I descend from my front steps and a crow swooshes over my shoulder. It lands on a nearby power cable and tilts its head at me. I throw some goodies from my cup and it dives with graceful ease and hops towards the food.

It caws a mirthful yell and I feel its sense of excitement. It eats a few, flies somewhere to deposit a cache, returns and then caws some more to notify its brethren. Others join, ornaments on the power lines, and deep black eyes observe me under beak and with tilted head.

Deeper into the forest I go and I hear them talking to one another. I start to understand them. The food is delicious, rich and nourishing, and they learn my routine. In turn I learn to understand when they are cawing amongst themselves about boundaries or reporting the location of quality food to their kin.

I learn the clicks and clacks and other sounds, indicating shades of delight or cautionary warning. They have just had children and so they are careful to teach wise lessons.

They become comfortable with me, getting closer than power cables, jumping onto street signs, trees, and wooden park fixtures to tilt their heads and study me. We start to gaze into one another and learn the contours of each others eyes and faces.

They learn that I am harmless and that I love them and I learn that they are harmless, too, and that they love me. Their feathers are black and beautiful and their eyes reveal the depths of a truth that a life time of quiet introspection has only begun to teach me. The only tension is between them, trying to distribute the morning meal with equality and within an order.

I witness battles of great scale, channeled fury in the midst of a calm forest. The rush of the stream joins with diving shriek and I see dozens and dozens of beautiful black creatures flying and chasing and talking. There is no malice but there is intent and there is territory and it needs definition. I reflect displeasure and I remind them there is more than enough for all of us. After a time it is calm again and they learn to visit me with care, so to not make me uncomfortable or to infringe upon the new lines they have drawn.

Each walk culminates across an open park field. The large rainforest pines loom around the perimeter and a few gnarly, withered birch trees provide the crows ample room for viewpoint and nest. They learn the patch where I stand and spin and distribute the bulk of the rich sustenance and as I approach it they encircle me and caw in thanks.

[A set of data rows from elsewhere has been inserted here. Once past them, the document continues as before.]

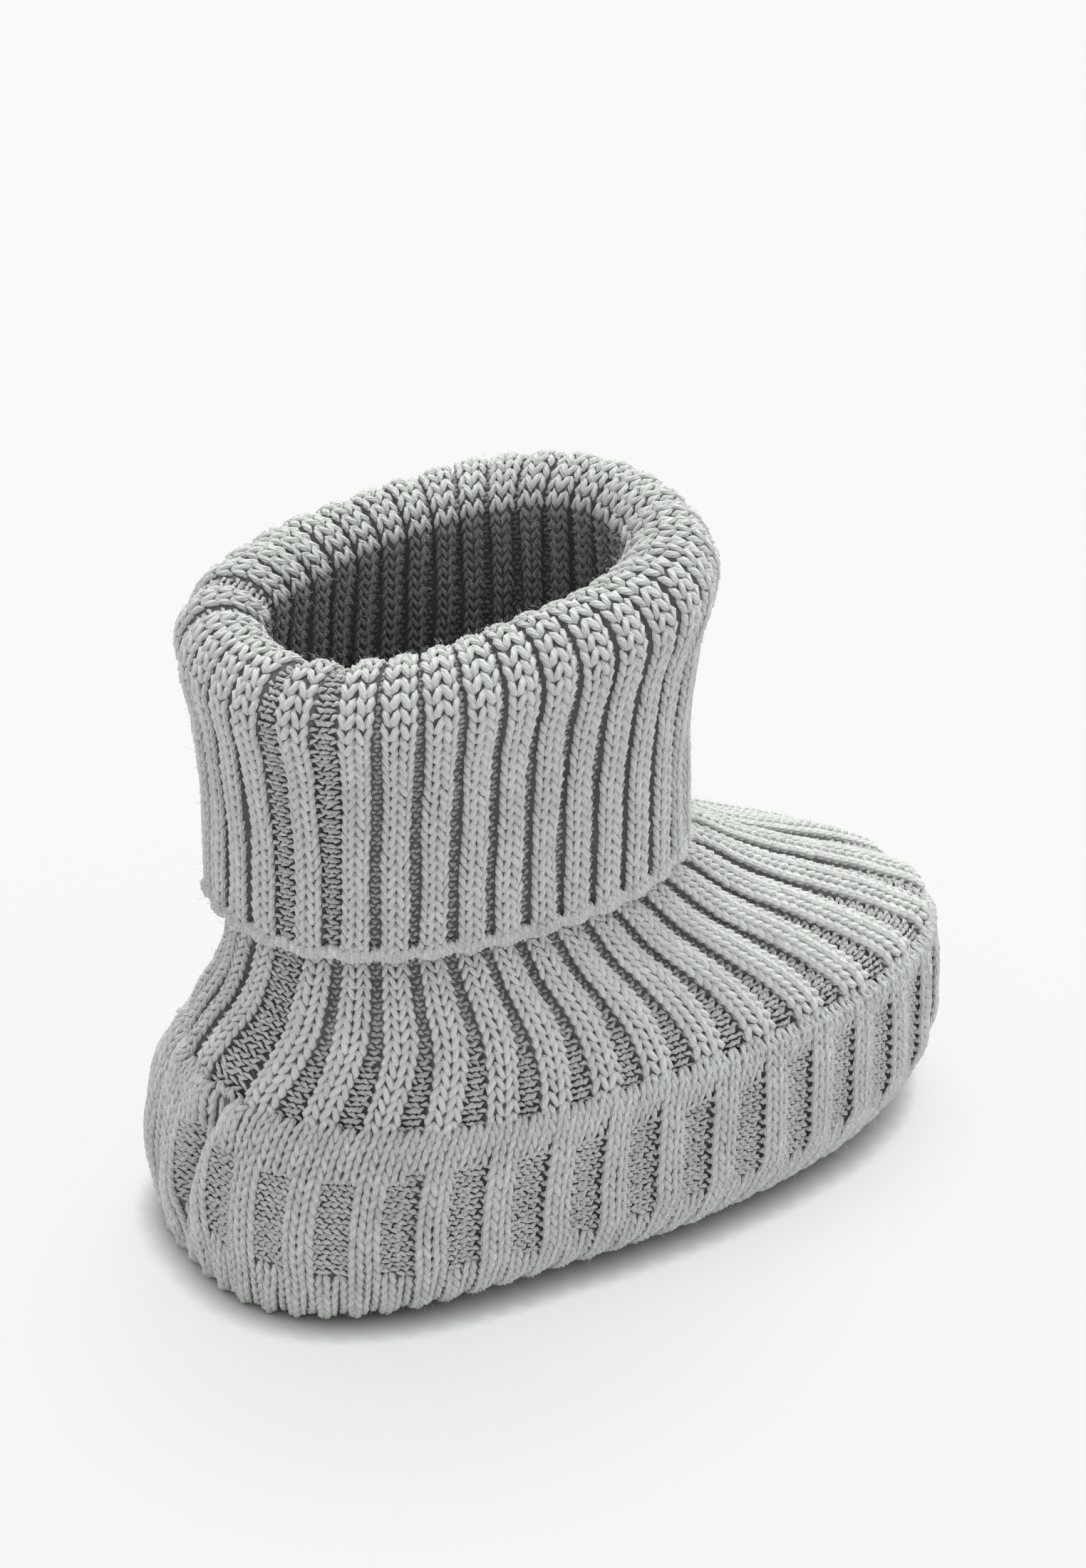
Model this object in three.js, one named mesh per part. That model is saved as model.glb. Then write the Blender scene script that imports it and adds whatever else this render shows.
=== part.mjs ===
// Knitted bootie slipper for a small child, in millimetres.
// +X points to the toe, +Z is up, and the origin is the middle of the outline on the floor.
import * as THREE from 'three';

// Outline of the side band at its widest, seen from above
const LENGTH = 109.6; // heel to toe
const WIDTH = 62.0; // across the foot
const WIDEST_BEHIND_MIDDLE = 12.5; // how far the widest place lies towards the heel
const HEEL_SQUARENESS = 2.55; // exponent of the heel's curve, 2 is an ellipse
const TOE_SQUARENESS = 2.28;

// Side band and bottom, knitted as one tray
const BAND_HEIGHT = 26.4; // floor to the band's top edge, at the middle of the foot
const RIM_FALL = 1.8; // the top edge is this much lower at the toe than at the heel
const RIM_IN_HEEL = 5.4; // the top edge lies this far inside the widest outline
const RIM_IN_SIDES = 1.9;
const RIM_OUT_TOE = 0.4; // the top edge overhangs the widest outline at the toe
const RIM_HEEL_SQUARENESS = 2.1;
const BOTTOM_HEEL_SQUARENESS = 3.0;
const TURN_HEEL = 2.0; // how far the round of the bottom edge reaches under the heel
const TURN_SIDES = 10.0;
const TURN_TOE = 8.5;
const TOE_SPRING = 3.4; // lift of the bottom under the tip of the toe
const TOE_SPRING_LENGTH = 33; // length over which the bottom lifts
const SOLE_WALL = 3.0; // thickness of the side band and the bottom
const LIP = 1.6; // thickness of the band's turned top edge
const WINDOW_DEPTH = 0.9; // recess of the purl windows in the band
const WINDOW_BOTTOM = 8.6; // height of the windows' lower edge
const WINDOW_TOP = 21.8; // height of the windows' upper edge

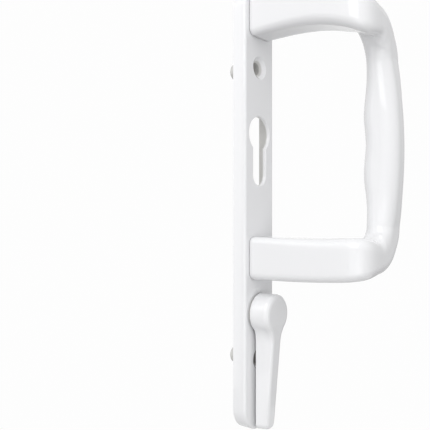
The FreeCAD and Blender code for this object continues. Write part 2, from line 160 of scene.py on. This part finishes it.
def ramp(tree, source, span, to, steps="LINEAR"):
    """Carries a value from one span over to another, each given as (low, high)."""
    ends = {"Value": source, "From Min": span[0], "From Max": span[1], "To Min": to[0], "To Max": to[1]}
    return add(tree, "ShaderNodeMapRange", ends, interpolation_type=steps).outputs["Result"]


def noise(tree, scale, detail):
    place = add(tree, "ShaderNodeTexCoord", {}).outputs["Object"]
    inputs = {"Scale": scale, "Detail": detail, "Vector": place}
    return add(tree, "ShaderNodeTexNoise", inputs).outputs["Fac"]


def new_group(name, inputs, outputs):
    """A node group with the given (name, kind, default) inputs and (name, kind) outputs."""
    group = bpy.data.node_groups.new(name, "ShaderNodeTree")
    for label, kind, default in inputs:
        socket = group.interface.new_socket(label, in_out="INPUT", socket_type=kind)
        socket.default_value = default
    for label, kind in outputs:
        group.interface.new_socket(label, in_out="OUTPUT", socket_type=kind)
    return group, group.nodes.new("NodeGroupInput"), group.nodes.new("NodeGroupOutput")


def coating_group():
    """Glossy coat: a faint orange-peel wave and grain, and painted shade that darkens the narrow gaps."""
    tree, given, result = new_group(
        "powder_coat_and_gap_shade",
        [
            ("Gap Width", "NodeSocketFloat", FIXED_GAP),
            ("Base", "NodeSocketColor", WHITE),
            ("Peel", "NodeSocketFloat", PEEL),
            ("Grain", "NodeSocketFloat", GRAIN),
        ],
        [("Color", "NodeSocketColor"), ("Roughness", "NodeSocketFloat"), ("Normal", "NodeSocketVector")],
    )
    given = given.outputs
    peel = noise(tree, PEEL_SCALE, PEEL_DETAIL)
    grain = noise(tree, GRAIN_SCALE, GRAIN_DETAIL)
    wave = {"Strength": given["Peel"], "Distance": PEEL_DEPTH, "Height": peel}
    waved = add(tree, "ShaderNodeBump", wave).outputs["Normal"]
    fine = {"Strength": given["Grain"], "Distance": GRAIN_DEPTH, "Height": grain, "Normal": waved}
    # Painted shade: the colour darkens where ambient occlusion finds a narrow gap.
    gap_inputs = {"Distance": given["Gap Width"]}
    open_share = add(tree, "ShaderNodeAmbientOcclusion", gap_inputs, samples=GAP_SAMPLES).outputs["AO"]
    gap_shade = ramp(tree, open_share, GAP_SPAN, (1, 0))
    tones = {"Factor": gap_shade, "A": given["Base"], "B": GAP_SHADE_COLOUR}
    fill(tree, result, {
        "Color": add(tree, "ShaderNodeMix", tones, data_type="RGBA").outputs["Result"],
        "Roughness": ramp(tree, peel, PEEL_SPAN, ROUGHNESS_SPAN),
        "Normal": add(tree, "ShaderNodeBump", fine).outputs["Normal"],
    })
    return tree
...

Dozens of them visit and it is a rush of sound and sight. The night’s rain makes it all glitter and the moment seems surreal. I look at each one and acknowledge them and they respond in kind. After our dance they guide me home, from lamp post to lamp post, and soon learn about my nest and how to honour my space. Every day we do this together, looking out for one another. And one day I am gifted the gift of all gifts.

In the midst of the park, it arrives in its unrestrained majesty, freed from its form. Its wings are limitless, stretching out beyond time and on its head a crown, splayed in red and gold into time as a mandala, contrasted in stateless bliss against a blackness that conveys all colour in the absence of one.

It is a formidable creature yet a gentle creature. It is a shy and careful creature and it is a resilient and loyal creature. It is an ancient, divine, and limitless creature. I am taken away and I am shown its stories and we laugh together and we cry together.

I learn the routines of the local families, about the crows which perch upon nearby rooftops to keep an on me while I am at my nest. I learn who is who, their pasts and ambitions, what makes them laugh, and how they like to play. I share everything, telling them about my family, about how my parents are not here and how I only speak to them through glass. It does not understand, but it tries.

I learn about the danger, the hatred, the powerlessness, and devastation, and I pretend to not understand, but I do. It asks me questions, wondering what I do all day and why I am here, and does not blame me although it could. I answer and ask in kind and our answers are the same.

We are not so different, we decide, and we are glad to have met one another. We are surviving. It clicks its beak and nuzzles me with kind affection and then departs. I am overwhelmed at this gift, the gift of all gifts, and I begin to wonder who I would meet if I looked out for other people.